La vida en tránsito

No suelen durar mucho los trayectos que realizo, los viajes por necesidad laboral o personal en los que me embarco a diario. Sin embargo, es en esos pequeños instantes, cuando se enciende el motor del coche y el navegador se sincroniza con mi teléfono móvil para que empiecen a sonar Dinah Washington, Diana Krall o Eva Cassidy, en los que me reconcilio con el mundo y puedo aceptar que haya más inviernos en el horizonte, con sus nieblas persistentes, su frío y sus habituales desgracias.

Sé que no es posible, menos con este precio de los carburantes, pero a veces imagino mi vida como una suerte de «road movie» en la que la sucesión de personajes, escenarios y tramas es solo una metáfora de nuestra existencia provisional. En marcha es más sencillo renovar los tanques del deseo y del erotismo, motores de nuestro entusiasmo que tantas veces olvidamos lubricar. Pienso en la relación entre Rick e Ilsa en París, o aquella otra entre Bob Harris y Charlotte en Lost in translation. La clave, en ambos casos, radicaba en la ignorancia, en el misterio y los secretos de unos y otros. Solo los desconocidos pueden ser, en nuestra imaginación, tal y como los soñamos.

En el camino se rompe la circularidad monótona de lo cotidiano y banal. Lo espiral deja paso a lo desestructurado y todo es en cierto modo imprevisible. Las bases de la tranquilidad parten de una presunción que se cumplirá el 99,9% de nuestra vida, esto es, que nos despertaremos al día siguiente reteniendo la información básica: quiénes dicen que somos y quiénes son las personas con las que nos hemos vinculado sanguínea o «voluntariamente». En ruta todo puede ser y no ser. Cabe el baile de identidades, los vaivenes de la memoria, la muerte en extrañas circunstancias. El crimen o el anhelo de este, pues también se diluyen las responsabilidades.

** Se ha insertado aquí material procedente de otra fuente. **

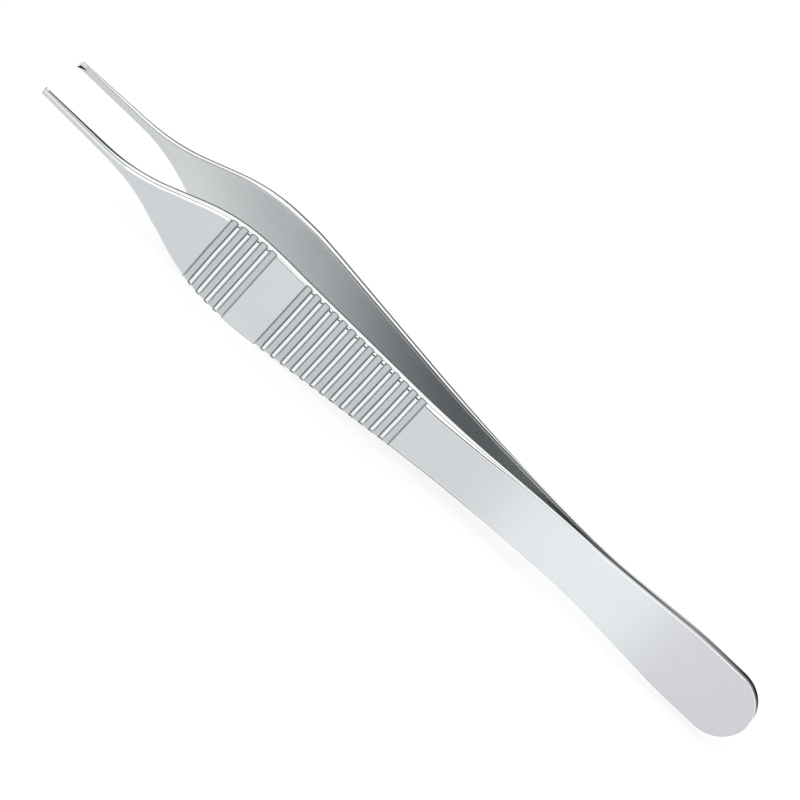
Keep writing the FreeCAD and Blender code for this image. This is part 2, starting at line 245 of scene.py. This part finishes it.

Cuando viajamos todo puede esperar. Toda decisión trascendental lo es menos, toda tarea debe ser forzosamente pospuesta, no hay forma de abandonar el volante, al menos hasta que los coches autónomos nos permitan trabajar también en el asiento del piloto en otra clara muestra de lo que el progreso nos ha traído. En cualquier caso, el viaje es un paréntesis, una desaparición puntual y socialmente aceptada. Uno puede estar de viaje sin que se encienda ninguna alarma; es una huida aceptable siempre que dure lo que duran las vacaciones fijadas por convenio y no se demoren los viajantes a la hora de cumplir con el resto de las obligaciones: fumar puros en bodas, pasear a los perros, comentar el partido del Real…

Si el día a día adquiere la forma de una prisión, por invisible e inventada que esta sea, por mucho que sea únicamente el producto de una mente fantasiosa y agotada, el viaje se asoma como una liberación. Allí, en ningún lugar, las costumbres se relajan, la incomprensión y la confusión de lenguas se convierten en una anécdota ─y no en una fuente de conflictos─ y somos libres para, como niños que aún somos, salirnos de las líneas, jugar con la plastilina, pecar y caer en los diferentes vicios que nos han sido sustraídos por las costumbres, la corrección política y un falso «deber ser» que parte de una lógica productivista y consumista y no de una ética basada en el amor al prójimo.

Cojo el coche, enciendo el motor. La película dura cinco minutos.